From 9eba6c00345ef7661b4b7eefd63d2fa0773b63d1 Mon Sep 17 00:00:00 2001
From: Doug Coleman <doug.coleman@gmail.com>
Date: Thu, 21 Aug 2008 17:12:26 -0500
Subject: [PATCH] case-insensitive for constants

---
 extra/regexp2/backend/backend.factor |  2 +-
 extra/regexp2/parser/parser.factor   | 46 +++++++++++++++++++---------
 extra/regexp2/regexp2-tests.factor   |  2 +-
 extra/regexp2/regexp2.factor         | 11 ++++---
 4 files changed, 41 insertions(+), 20 deletions(-)
diff --git a/extra/regexp2/backend/backend.factor b/extra/regexp2/backend/backend.factor
index b12cf20df5..3d4b08d3c0 100644
--- a/extra/regexp2/backend/backend.factor
+++ b/extra/regexp2/backend/backend.factor
@@ -7,10 +7,10 @@ TUPLE: regexp
     raw
     { stack vector }
     parse-tree
+    { options hashtable }
     nfa-table
     dfa-table
     minimized-table
-    case-insensitive
     { state integer }
     { new-states vector }
     { visited-states hashtable } ;
diff --git a/extra/regexp2/parser/parser.factor b/extra/regexp2/parser/parser.factor
index fc1029db58..e173b71fc1 100644
--- a/extra/regexp2/parser/parser.factor
+++ b/extra/regexp2/parser/parser.factor
@@ -1,10 +1,10 @@
 ! Copyright (C) 2008 Doug Coleman.
 ! See http://factorcode.org/license.txt for BSD license.
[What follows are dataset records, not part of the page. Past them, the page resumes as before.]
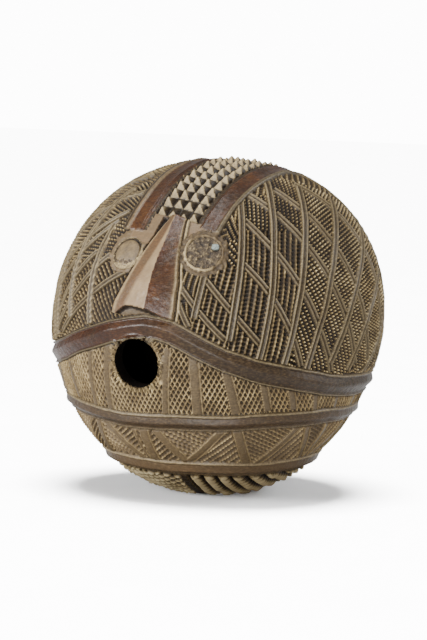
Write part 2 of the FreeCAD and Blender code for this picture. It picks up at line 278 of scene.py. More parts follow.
class Bars:
    """A family of bars: arcs of circles on the ball, each through three places."""

    def __init__(self, arcs):
        self.axis, self.start, self.turn, self.tilt, self.length = [], [], [], [], []
        for places in arcs:
            first, middle, last = (unit(*place) for place in places)
            axis = np.cross(middle - first, last - first)
            axis /= np.linalg.norm(axis)
            start = first - axis * (first @ axis)
            start /= np.linalg.norm(start)
            turn = np.cross(axis, start)
            tilt = math.asin(first @ axis)
            self.axis.append(axis)
            self.start.append(start)
            self.turn.append(turn)
            self.tilt.append(tilt)
            self.length.append(math.atan2(last @ turn, last @ start) * HALF_WIDTH * math.cos(tilt))
        self.side = np.array([np.sign(face_frame(unit(*places[0])[None])[0][0]) for places in arcs])
        self.axis, self.start, self.turn = (np.array(x).T for x in (self.axis, self.start, self.turn))
        self.tilt, self.length = np.array(self.tilt), np.array(self.length)

    def measure(self, way):
        """Distances across (to the right) and along each bar, for each direction."""
        across = (self.tilt - np.arcsin(np.clip(way @ self.axis, -1.0, 1.0))) * HALF_WIDTH
        along = np.arctan2(way @ self.turn, way @ self.start) * HALF_WIDTH * np.cos(self.tilt)
        return across, along

    def last_passed(self, across, along):
        """For each direction: the bar last passed from the left, and the distances from it."""
        near = (along > -5.0) & (along < self.length + 5.0) & (across >= 0.0)
        reach = np.where(near, across, 1e6)
        which = reach.argmin(axis=1)
        rows = np.arange(len(which))
        return which, across[rows, which], along[rows, which]

    def nearest(self, across, along, reach, side=None):
        """For each direction within reach of a bar: the distance across it, and which bar."""
        inside = (along > -0.4) & (along < self.length + 0.4) & (np.abs(across) < reach)
        if side is not None:
            inside &= self.side == np.sign(side)[:, None]
        off = np.where(inside, np.abs(across), 1e6)
        which = off.argmin(axis=1)
        rows = np.arange(len(which))
        return inside.any(axis=1), across[rows, which], which


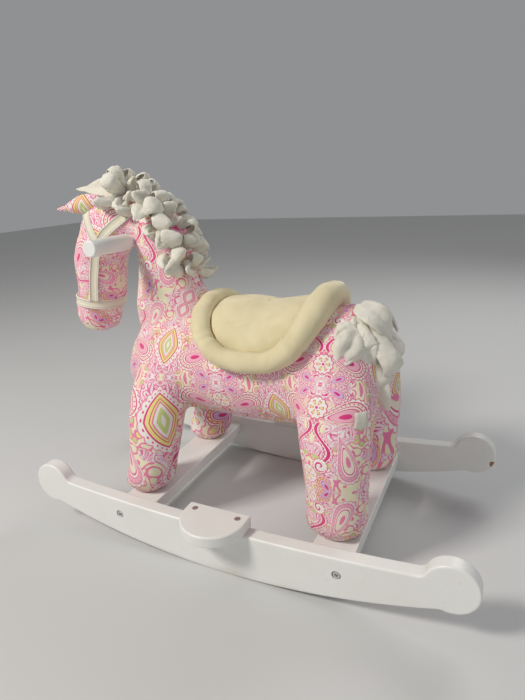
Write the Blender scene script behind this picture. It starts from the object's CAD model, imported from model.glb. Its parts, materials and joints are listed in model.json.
"""Looks of the stuffed rocking horse: printed body, velour saddle, cloth mane and tail, painted wood."""
import json
import math
import random

import bmesh
import bpy
import numpy as np
from mathutils import Matrix, Vector, noise
from mathutils.bvhtree import BVHTree
from mathutils.kdtree import KDTree


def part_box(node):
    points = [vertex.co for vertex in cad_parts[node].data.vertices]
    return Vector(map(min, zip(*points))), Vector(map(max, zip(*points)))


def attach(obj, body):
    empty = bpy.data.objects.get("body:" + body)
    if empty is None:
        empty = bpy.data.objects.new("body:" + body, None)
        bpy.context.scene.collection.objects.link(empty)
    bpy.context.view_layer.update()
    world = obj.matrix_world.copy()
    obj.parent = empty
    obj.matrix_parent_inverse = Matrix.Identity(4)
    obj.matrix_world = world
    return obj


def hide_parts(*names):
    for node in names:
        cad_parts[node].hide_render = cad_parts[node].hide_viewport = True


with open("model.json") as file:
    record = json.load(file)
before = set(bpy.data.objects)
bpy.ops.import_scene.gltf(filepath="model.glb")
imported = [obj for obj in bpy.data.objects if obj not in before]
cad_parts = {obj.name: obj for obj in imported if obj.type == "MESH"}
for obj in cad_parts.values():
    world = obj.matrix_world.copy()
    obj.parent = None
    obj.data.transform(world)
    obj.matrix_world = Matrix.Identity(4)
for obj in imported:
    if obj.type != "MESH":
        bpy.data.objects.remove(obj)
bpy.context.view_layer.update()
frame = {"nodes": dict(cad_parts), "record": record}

nodes = frame["nodes"]
LEFT, RIGHT = -1, 1
TAU = 2 * math.pi


# ================================================================ shader expressions
class Value:
    """A shader socket that takes part in Python expressions."""

    def __init__(self, paint, socket):
        self.paint, self.socket = paint, socket

    def math(self, operation, *others):
        return self.paint.math(operation, self, *others)

    def __add__(self, other):
        return self.math("ADD", other)

    def __sub__(self, other):
        return self.math("SUBTRACT", other)

    def __rsub__(self, other):
        return self.paint.math("SUBTRACT", other, self)

    def __mul__(self, other):
        return self.math("MULTIPLY", other)

    def __truediv__(self, other):
        return self.math("DIVIDE", other)

    def __abs__(self):
        return self.math("ABSOLUTE")

    __radd__ = __add__


class Paint:
    """One material and the nodes that make its finish."""

    def __init__(self, name, roughness=0.8, **shader_values):
        self.material = bpy.data.materials.new(name)
        self.material.use_nodes = True
        self.tree = self.material.node_tree
        self.tree.nodes.clear()
        self.output = self.tree.nodes.new("ShaderNodeOutputMaterial")
        self.shader = self.tree.nodes.new("ShaderNodeBsdfPrincipled")
        self.tree.links.new(self.shader.outputs[0], self.output.inputs[0])
        self.shader.inputs["Roughness"].default_value = roughness
        for key, value in shader_values.items():
            self.shader.inputs[key.replace("_", " ")].default_value = value

    def node(self, kind, settings=None, inputs=None, output=0):
        """Adds a node: its settings first, then the values or links of its sockets."""
        made = self.tree.nodes.new(kind)
        for key, value in (settings or {}).items():
            setattr(made, key, value)
        for key, value in (inputs or {}).items():
            self.feed(made.inputs[key], value)
        return Value(self, made.outputs[output])

    def feed(self, socket, value):
        if isinstance(value, Value):
            self.tree.links.new(value.socket, socket)
        elif isinstance(value, (tuple, list)) and socket.type == "RGBA" and len(value) == 3:
            socket.default_value = (*value, 1.0)
        else:
            socket.default_value = value

    def math(self, operation, *values):
        return self.node("ShaderNodeMath", {"operation": operation}, dict(enumerate(values)))

    def sine(self, value):
        return self.math("SINE", value)

    def smooth(self, value, low, high):
        """0 below low and 1 above high, with a soft step between."""
        return self.node(
            "ShaderNodeMapRange",
            {"interpolation_type": "SMOOTHSTEP"},
            {"Value": value, "From Min": low, "From Max": high},
        )

    def band(self, value, centre, half, soft):
        """1 where value is within half of centre."""
        return 1.0 - self.smooth(abs(value - centre), half, half + soft)

    def mix(self, factor, a, b):
        """Colour a turning into colour b."""
        return self.node("ShaderNodeMix", {"data_type": "RGBA"}, {0: factor, 6: a, 7: b}, 2)

    def disc(self, colour, field, low, high, tint):
        """The colour, tinted where field is below low and fading out at high."""
        return self.mix(1.0 - self.smooth(field, low, high), colour, tint)

    def ring(self, colour, field, centre, half, soft, tint):
        """The colour, tinted where field is within half of centre."""
        return self.mix(self.band(field, centre, half, soft), colour, tint)

    def noise(self, place, scale, detail=2.0, distortion=0.0):
        return self.node(
            "ShaderNodeTexNoise",
            None,
            {"Vector": place, "Scale": scale, "Detail": detail, "Distortion": distortion},
            "Fac",
        )

    def place(self):
        return self.node("ShaderNodeTexCoord", None, None, "Object")

    def xyz(self, vector):
        split = self.tree.nodes.new("ShaderNodeSeparateXYZ")
        self.feed(split.inputs[0], vector)
        return [Value(self, split.outputs[n]) for n in range(3)]

    def vector(self, x, y, z=0.0):
        return self.node("ShaderNodeCombineXYZ", None, {0: x, 1: y, 2: z})

    def finish(self, colour=None, roughness=None, height=None, depth=0.0005, strength=1.0):
        if colour is not None:
            self.feed(self.shader.inputs["Base Color"], colour)
        if roughness is not None:
            self.feed(self.shader.inputs["Roughness"], roughness)
        if height is not None:
            bump = self.node(
                "ShaderNodeBump", None, {"Height": height, "Distance": depth, "Strength": strength}
            )
            self.feed(self.shader.inputs["Normal"], bump)
        return self.material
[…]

 USING: accessors arrays assocs combinators io io.streams.string
-kernel math math.parser multi-methods namespaces qualified
+kernel math math.parser multi-methods namespaces qualified sets
 quotations sequences sequences.lib splitting symbols vectors
-dlists math.order combinators.lib unicode.categories
-sequences.lib regexp2.backend regexp2.utils ;
+dlists math.order combinators.lib unicode.categories strings
+sequences.lib regexp2.backend regexp2.utils unicode.case ;
 IN: regexp2.parser
 
 FROM: math.ranges => [a,b] ;
@@ -48,12 +48,26 @@ SINGLETONS: beginning-of-group end-of-group
 beginning-of-character-class end-of-character-class
 left-parenthesis pipe caret dash ;
 
-: <constant> ( obj -- constant ) constant boa ;
+: get-option ( option -- ? ) current-regexp get options>> at ;
+: get-unix-lines ( -- ? ) unix-lines get-option ;
+: get-dotall ( -- ? ) dotall get-option ;
+: get-multiline ( -- ? ) multiline get-option ;
+: get-comments ( -- ? ) comments get-option ;
+: get-case-insensitive ( -- ? ) case-insensitive get-option ;
+: get-unicode-case ( -- ? ) unicode-case get-option ;
+
 : <negation> ( obj -- negation ) negation boa ;
 : <concatenation> ( seq -- concatenation ) >vector concatenation boa ;
 : <alternation> ( seq -- alternation ) >vector alternation boa ;
 : <capture-group> ( obj -- capture-group ) capture-group boa ;
 : <kleene-star> ( obj -- kleene-star ) kleene-star boa ;
+: <constant> ( obj -- constant )
+    dup Letter? get-case-insensitive and [
+        [ ch>lower constant boa ]
+        [ ch>upper constant boa ] bi 2array <alternation>
+    ] [
+        constant boa
+    ] if ;
 
 : first|concatenation ( seq -- first/concatenation )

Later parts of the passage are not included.